There will eventually be a flyer with all the information, but here's what's involved: an invitation to my home in downtown Toronto, for a full 10 to 5 day of writing in fellowship with other writers. It will start with coffee and tea, introduction and discussion of writing in general and the rules of the day in particular, and proceed to assigned topics for ten, fifteen or twenty minute writing sessions at various spots in my very long garden. Then, gathering to read only if you are comfortable doing so, to give each other feedback, and to eat and drink.
The workshop is open to people who have a lot of writing experience and to those who have none. It's about learning to trust your own voice and your own stories, to pay attention to the creative self, and to gain confidence and direction from supportive feedback and the friendship of other writers all doing the same thing. It costs $125 for the day, lunch, snacks and morsels of insight included.
In other news: Luminato, Toronto's spring arts fest, is over, and I'm only sorry that I missed so much. I did see the "Midsummer Night's Dream" done by a troupe from India and performed partly in Indian dialects. It was charming, with a superb set of ladders and torn sheets looking like a tenement in Delhi, through which the actors tumbled and dove. It's clear that even when you don't understand the words, Shakespeare's characters are completely understandable.
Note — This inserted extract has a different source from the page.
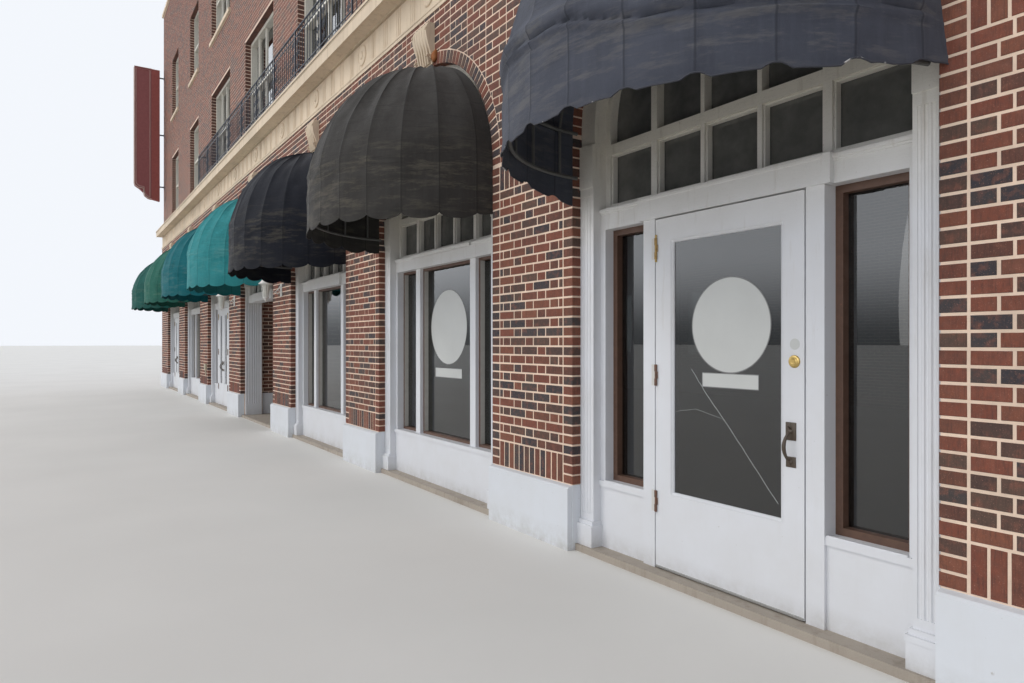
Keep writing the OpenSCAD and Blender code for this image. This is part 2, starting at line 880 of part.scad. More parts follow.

Not part of Luminato but just as great, I saw two good friends, Daniel Kushner who runs and plays first violin in the Gala String Quartet, and Duncan Fremlin who runs and plays banjo in the blue-grass band Whiskey Jack, bring the bands together for an event called "Bach in the Saddle." It was a compilation of all my favourites: Dvorak and the Everley Brothers, Bach and Gordon Lightfoot. The highlight was the haunting Ashokan Farewell from "Oh Brother where art thou?" played with many, many strings. Heavenly.
So, on into summer. With thunderstorms.